# AIM
State the number of lines in these records that include the word "origin", and add nothing to it.

#### PROVIDED RECORDS ####

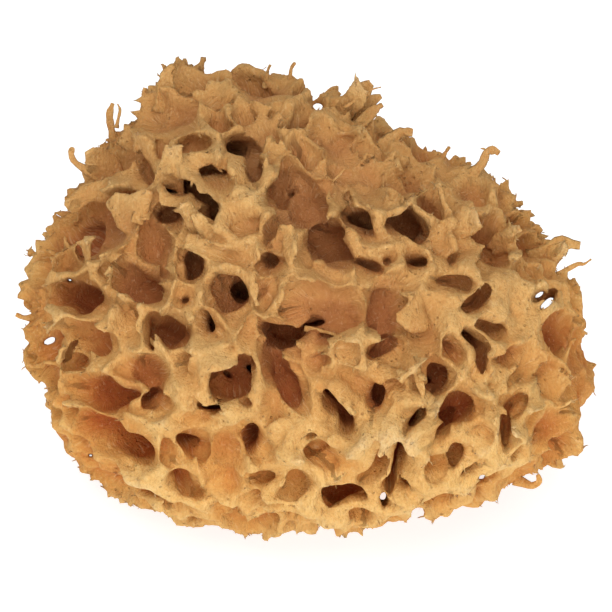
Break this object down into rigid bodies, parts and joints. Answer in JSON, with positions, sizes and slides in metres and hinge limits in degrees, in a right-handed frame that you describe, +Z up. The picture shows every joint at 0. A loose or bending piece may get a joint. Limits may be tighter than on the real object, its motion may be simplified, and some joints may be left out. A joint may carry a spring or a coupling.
{
  "type": "bath sponge",
  "caption": "Natural honeycomb sea sponge: a rounded, irregular lump of open cells between thin ragged walls, cut off flat underneath so that it rests on a surface.",
  "frame": {"origin": "on the flat cut underneath, under the middle of the body", "axes": "+Z up, out of the cut; -Y towards the viewer of the picture; +X to that viewer's right"},
  "size_m": [0.1402, 0.1274, 0.0985],
  "materials": {
    "sponge_fibre": "matte, fibrous, golden tan with brown hollows"
  },
  "bodies": {
    "root": {"sponge": "sponge_fibre"}
  },
  "joints": []
}
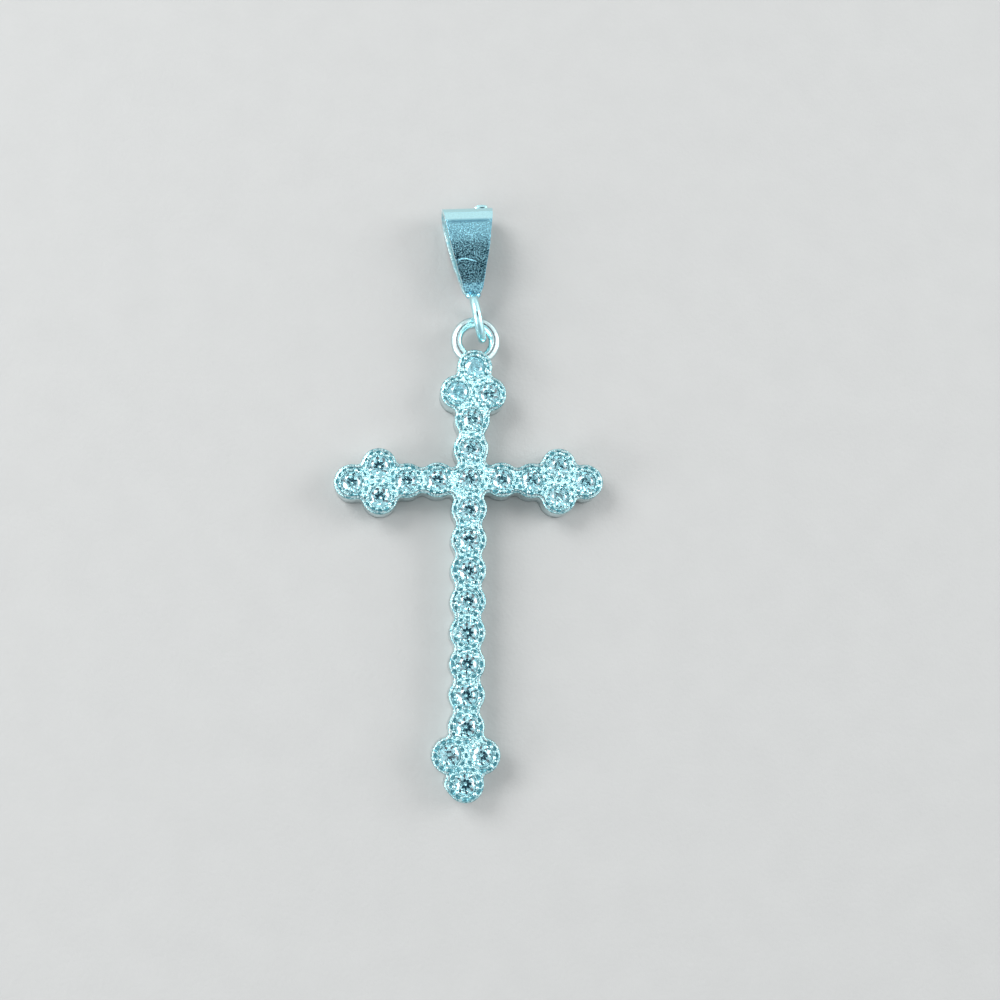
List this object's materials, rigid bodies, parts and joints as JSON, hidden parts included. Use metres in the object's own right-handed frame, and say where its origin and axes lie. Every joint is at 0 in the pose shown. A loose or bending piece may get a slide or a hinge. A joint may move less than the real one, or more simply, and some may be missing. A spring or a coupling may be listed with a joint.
{
  "type": "cross pendant",
  "caption": "Cast cross with rows of round stone cells, beaded floors and trefoil ends, set with round brilliants, hung by a cast loop on a folded tapered bail.",
  "frame": {"origin": "on the flat back of the cross, under the middle of the stone at the crossing", "axes": "+Y from the foot towards the bail, +X along the right arm, +Z out of the back towards the stones"},
  "size_m": [0.0194, 0.0434, 0.0038],
  "materials": {
    "cast_silver": "polished cast silver with bright beads and dark pits between them",
    "bail_silver": "polished silver strip and wire, with fine scratches",
    "stone": "clear faceted stone with a cool cast"
  },
  "bodies": {
    "root": {"cross": "cast_silver", "bail": "bail_silver", "stone_centre": "stone", "stone_foot_1": "stone", "stone_foot_2": "stone", "stone_foot_3": "stone", "stone_foot_4": "stone", "stone_foot_5": "stone", "stone_foot_6": "stone", "stone_foot_7": "stone", "stone_foot_8": "stone", "stone_head_1": "stone", "stone_head_2": "stone", "stone_left_1": "stone", "stone_left_2": "stone", "stone_right_1": "stone", "stone_right_2": "stone", "stone_foot_pair_a": "stone", "stone_head_pair_a": "stone", "stone_left_pair_a": "stone", "stone_right_pair_a": "stone", "stone_foot_pair_b": "stone", "stone_head_pair_b": "stone", "stone_left_pair_b": "stone", "stone_right_pair_b": "stone", "stone_foot_tip": "stone", "stone_head_tip": "stone", "stone_left_tip": "stone", "stone_right_tip": "stone"}
  },
  "joints": []
}
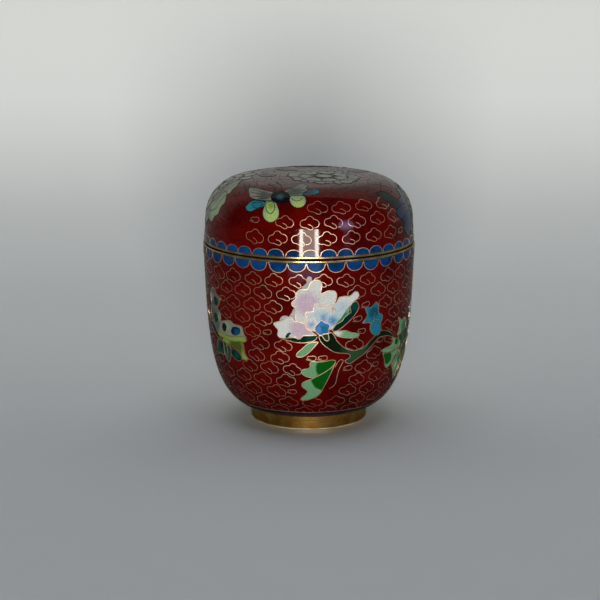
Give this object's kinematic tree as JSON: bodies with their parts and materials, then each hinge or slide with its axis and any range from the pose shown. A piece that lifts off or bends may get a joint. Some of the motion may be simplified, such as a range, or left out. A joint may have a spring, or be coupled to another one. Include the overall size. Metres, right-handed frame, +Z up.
{
  "type": "lidded tea caddy",
  "caption": "Round squat cloisonne tea caddy: enamelled bowl on a brass foot ring, with a domed lift-off lid over a brass neck.",
  "frame": {"origin": "centre of the foot ring's flat underside, on the surface that the caddy stands on", "axes": "+Z up along the turning axis; -Y is the side with the main peony spray; +X is to that side's right"},
  "size_m": [0.076, 0.076, 0.0895],
  "materials": {
    "enamel": "oxblood vitreous enamel on copper, polished to a gloss, with gilt wire cells inlaid flush",
    "gilt_brass": "gilt brass, polished, softly worn"
  },
  "bodies": {
    "root": {"body_bowl": "enamel", "lid_dome": "enamel", "foot_ring": "gilt_brass", "mouth_ring": "gilt_brass", "lid_ring": "gilt_brass"}
  },
  "joints": []
}
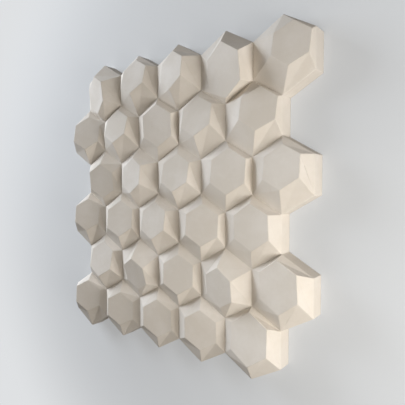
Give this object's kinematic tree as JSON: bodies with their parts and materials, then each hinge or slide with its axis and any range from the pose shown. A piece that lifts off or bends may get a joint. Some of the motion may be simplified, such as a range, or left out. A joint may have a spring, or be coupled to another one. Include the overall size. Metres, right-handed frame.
{
  "type": "3d wall panel tile",
  "caption": "Cast plaster wall tile of staggered hexagonal cells, each rising to a leaning flat crown over a flat back, with stepped interlocking edges.",
  "frame": {"origin": "middle of the tile's width and height, on its flat back", "axes": "+X along the rows of cells to the right, +Y up the wall, +Z out of the wall through the relief; the tile lies on its back"},
  "size_m": [0.5006, 0.4992, 0.055],
  "materials": {
    "plaster": "matte cast gypsum plaster, left uncoated"
  },
  "bodies": {
    "root": {"tile": "plaster"}
  },
  "joints": []
}
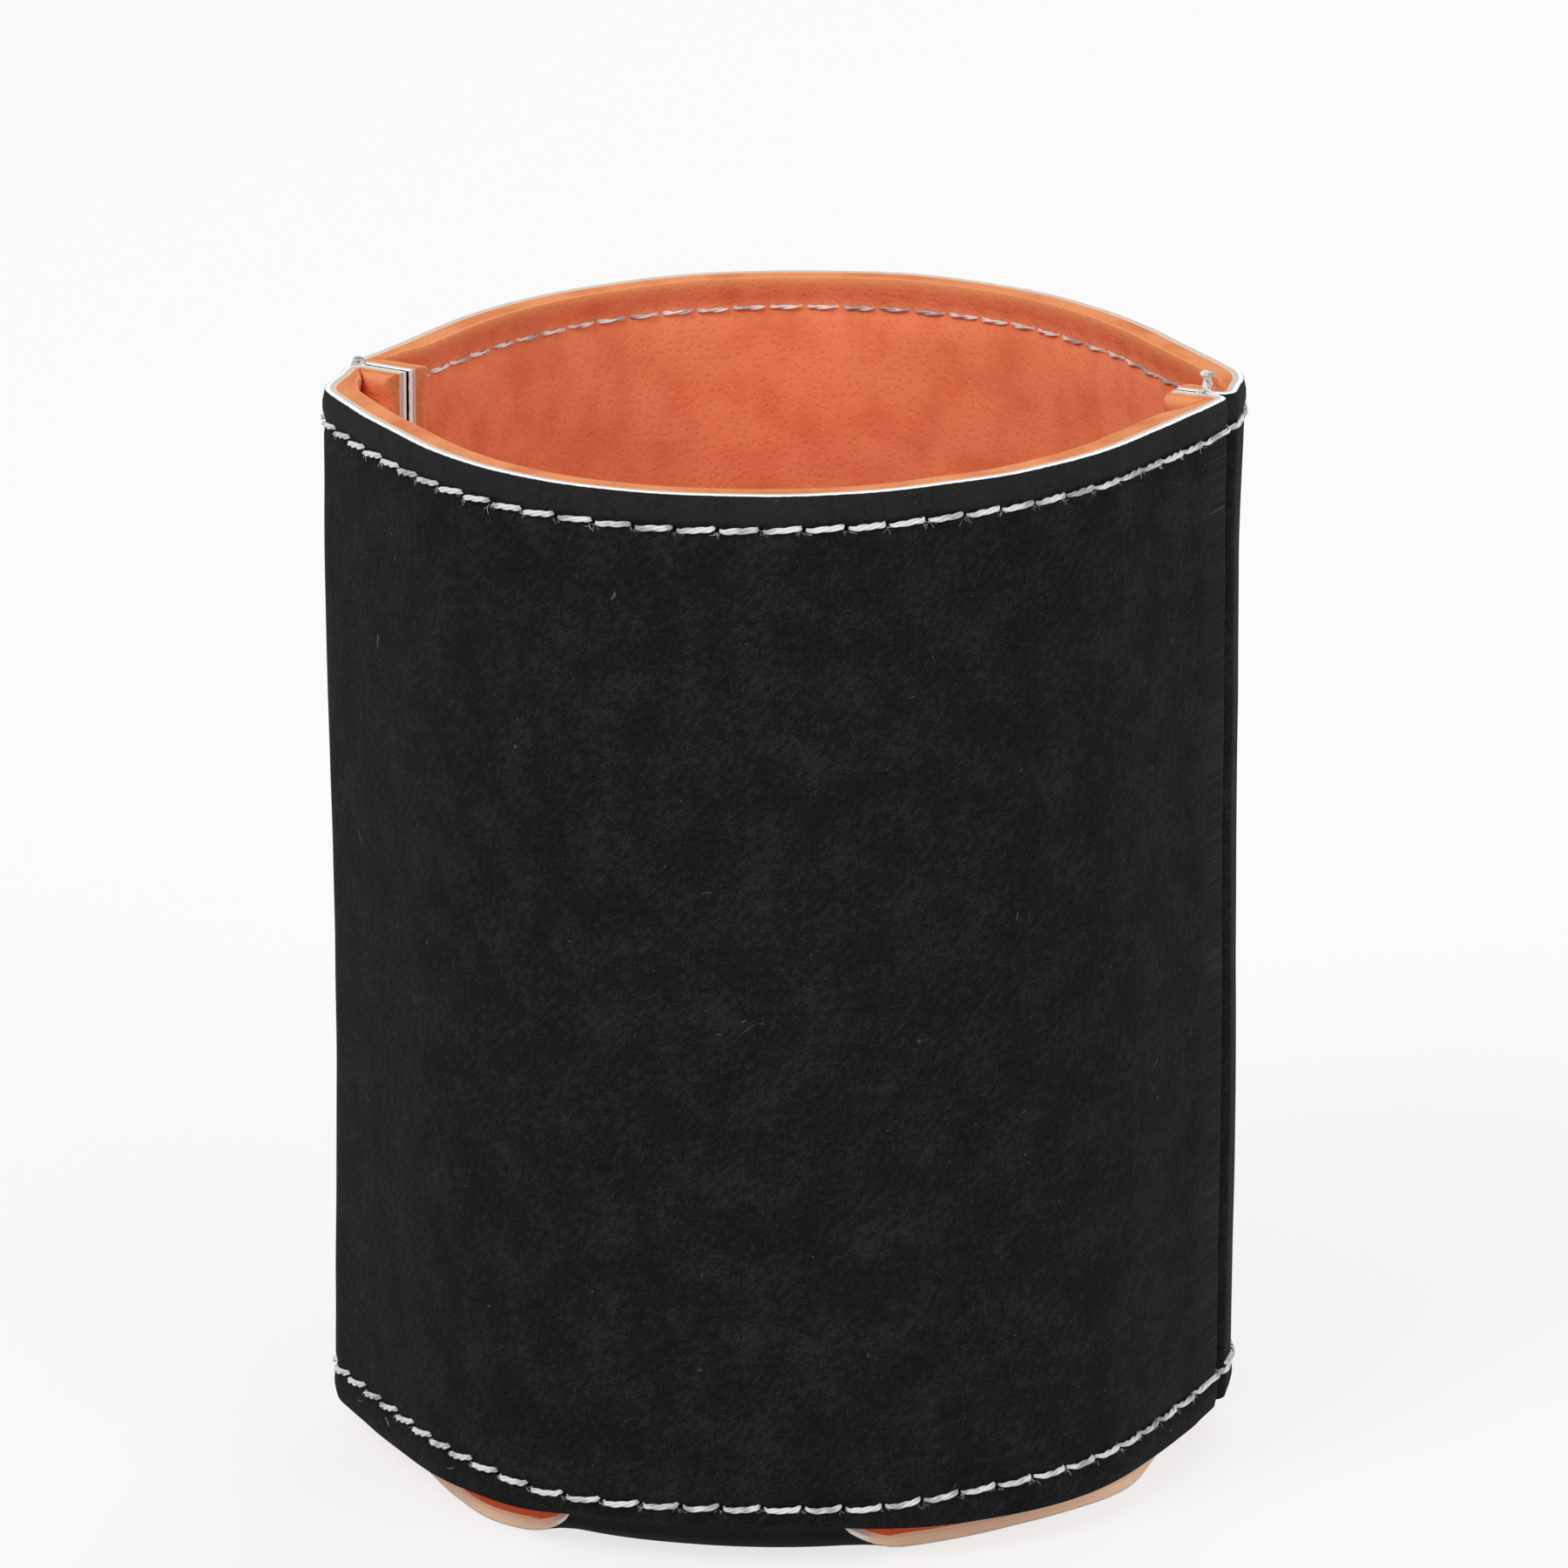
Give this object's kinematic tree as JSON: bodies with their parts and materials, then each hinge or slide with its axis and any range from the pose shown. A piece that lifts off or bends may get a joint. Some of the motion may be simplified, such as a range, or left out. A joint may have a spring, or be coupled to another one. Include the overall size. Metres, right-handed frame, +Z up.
{
  "type": "leatherette beverage holder",
  "caption": "Soft can holder: one sheet of foam-backed leatherette folded under a round base, sewn up both sides, with stitched hems.",
  "frame": {"origin": "middle of the round base's underside, on the surface that it stands on", "axes": "+Z up through the mouth, the front panel faces -Y, the side seams stand near +X and -X"},
  "size_m": [0.0807, 0.0872, 0.0959],
  "materials": {
    "leatherette": "matt black leatherette with a fine soft grain and a pale cut edge",
    "foam": "matt orange foam, fine closed cells",
    "thread": "light grey twisted sewing thread"
  },
  "bodies": {
    "root": {"leatherette_cover": "leatherette", "foam_liner": "foam", "top_stitching_front": "thread", "top_stitching_back": "thread", "bottom_stitching_front": "thread", "bottom_stitching_back": "thread", "top_bobbin_thread_front": "thread", "top_bobbin_thread_back": "thread", "bottom_bobbin_thread_front": "thread", "bottom_bobbin_thread_back": "thread", "right_seam_thread_front": "thread", "right_seam_thread_back": "thread", "left_seam_thread_front": "thread", "left_seam_thread_back": "thread"}
  },
  "joints": []
}
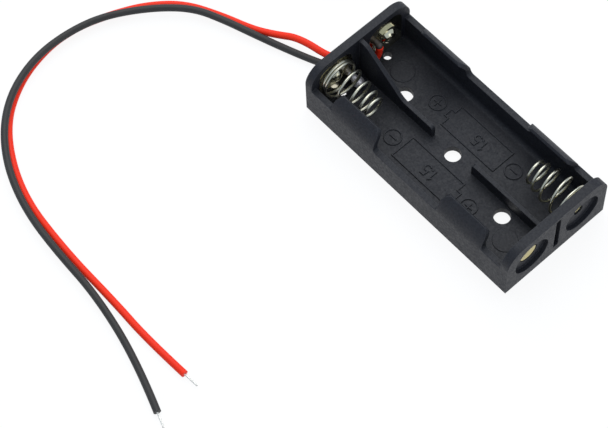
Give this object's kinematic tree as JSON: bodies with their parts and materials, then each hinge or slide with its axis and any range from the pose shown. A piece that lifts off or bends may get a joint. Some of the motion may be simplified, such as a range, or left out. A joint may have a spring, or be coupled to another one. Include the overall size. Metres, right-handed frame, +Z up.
{
  "type": "cylindrical cell holder",
  "caption": "Open moulded holder for cylindrical cells lying side by side, with snap lips, conical springs, plate contacts and two wire leads with stripped ends.",
  "frame": {"origin": "middle of the moulded body's underside", "axes": "+Z up, out of the open side; X along the cells, with the leads leaving at -X; +Y towards the bay of the red lead"},
  "size_m": [0.096, 0.0853, 0.0125],
  "materials": {
    "black_plastic": "moulded, satin, with a slight sheen",
    "plated_contact": "bright nickel plate on stamped steel",
    "spring_wire": "bright nickel-plated steel wire",
    "red_sleeve": "soft plastic sleeve, slightly glossy",
    "black_sleeve": "soft plastic sleeve, slightly glossy",
    "tinned_copper": "stranded copper, twisted and tinned",
    "solder": "shiny solder bead"
  },
  "bodies": {
    "holder": {"holder_body": "black_plastic", "positive_contact": "plated_contact", "negative_contact": "plated_contact", "bridge_contact": "plated_contact", "red_lead": "red_sleeve", "black_lead": "black_sleeve", "red_lead_tip": "tinned_copper", "black_lead_tip": "tinned_copper", "red_solder_joint": "solder", "black_solder_joint": "solder"},
    "lead_end_spring_coils": {"lead_end_spring": "spring_wire"},
    "far_end_spring_coils": {"far_end_spring": "spring_wire"}
  },
  "joints": [
    {"name": "lead_end_spring_press", "type": "slide", "parent": "holder", "child": "lead_end_spring_coils", "axis": [-1, 0, 0], "range_m": [0, 0.0072], "stiffness_N_per_m": 400, "deforming": ["lead_end_spring"]},
    {"name": "far_end_spring_press", "type": "slide", "parent": "holder", "child": "far_end_spring_coils", "axis": [1, 0, 0], "range_m": [0, 0.0072], "stiffness_N_per_m": 400, "deforming": ["far_end_spring"]}
  ]
}
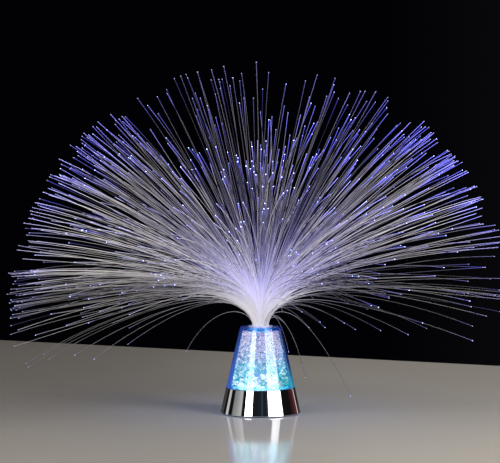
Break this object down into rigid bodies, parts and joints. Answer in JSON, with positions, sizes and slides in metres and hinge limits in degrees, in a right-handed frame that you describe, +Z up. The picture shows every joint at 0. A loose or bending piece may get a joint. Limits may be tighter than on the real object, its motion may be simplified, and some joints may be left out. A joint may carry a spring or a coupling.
{
  "type": "fiber optic lamp",
  "caption": "Battery table lamp: a fountain of optical fibers plugs into a clear cone of acrylic crystals on a chrome base, with a slide switch and a battery door underneath.",
  "frame": {"origin": "centre of the lamp's footprint, on the surface that it stands on", "axes": "+Z up along the lamp's axis; +X along the battery cells; +Y towards the slide switch under the base"},
  "size_m": [0.4723, 0.4715, 0.3269],
  "materials": {
    "foot_rubber": "matte",
    "cover_black": "satin",
    "door_black": "satin",
    "screw_steel": "satin",
    "cell_wrap": "gloss",
    "spring_steel": "polished",
    "contact_metal": "satin",
    "switch_steel": "satin",
    "switch_knob": "satin",
    "chrome_skirt": "polished",
    "board_green": "satin",
    "led_lens": "gloss",
    "led_white": "gloss",
    "chip_black": "matte",
    "lead_red": "satin",
    "lead_black": "satin",
    "clear_lens": "gloss",
    "clear_cone": "polished",
    "clear_tube": "gloss",
    "crystal": "gloss",
    "bush_plastic": "gloss",
    "plug_plastic": "satin",
    "fiber_core": "gloss",
    "fiber": "gloss"
  },
  "bodies": {
    "base": {"foot_pads": "foot_rubber", "bottom_cover": "cover_black", "cover_screws": "screw_steel", "battery_1": "cell_wrap", "battery_2": "cell_wrap", "battery_3": "cell_wrap", "contact_springs": "spring_steel", "contact_plates": "contact_metal", "switch_body": "switch_steel", "base_shell": "chrome_skirt", "led_board": "board_green", "deck_screws": "screw_steel", "center_led": "led_lens", "crystal_leds": "led_white", "controller_chip": "chip_black", "board_resistors": "chip_black", "battery_leads": "lead_red", "switch_leads": "lead_black", "floor_lens": "clear_lens", "crystal_cone": "clear_cone", "light_tube": "clear_tube", "crystals_lower": "crystal", "crystals_middle": "crystal", "crystals_upper": "crystal"},
    "door": {"battery_door": "door_black"},
    "switch": {"switch_slider": "switch_knob"},
    "socket": {"socket_bush": "bush_plastic"},
    "spray": {"spray_plug": "plug_plastic", "fiber_bundle": "fiber_core", "strands_core": "fiber", "strands_inner": "fiber", "strands_middle": "fiber", "strands_outer": "fiber", "strands_skirt": "fiber", "stray_strands": "fiber"}
  },
  "joints": [
    {"name": "door_hinge", "type": "hinge", "parent": "base", "child": "door", "pos_m": [-0.0257, 0, 0.0022], "axis": [0, 1, 0], "range_deg": [0, 100]},
    {"name": "switch_slide", "type": "slide", "parent": "base", "child": "switch", "axis": [1, 0, 0], "range_m": [-0.003, 0]},
    {"name": "socket_spin", "type": "hinge", "parent": "base", "child": "socket", "pos_m": [0, 0, 0], "axis": [0, 0, 1], "continuous": true},
    {"name": "spray_lift", "type": "slide", "parent": "socket", "child": "spray", "axis": [0, 0, 1], "range_m": [0, 0.056]}
  ]
}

####

# EXERCISE ANSWER
8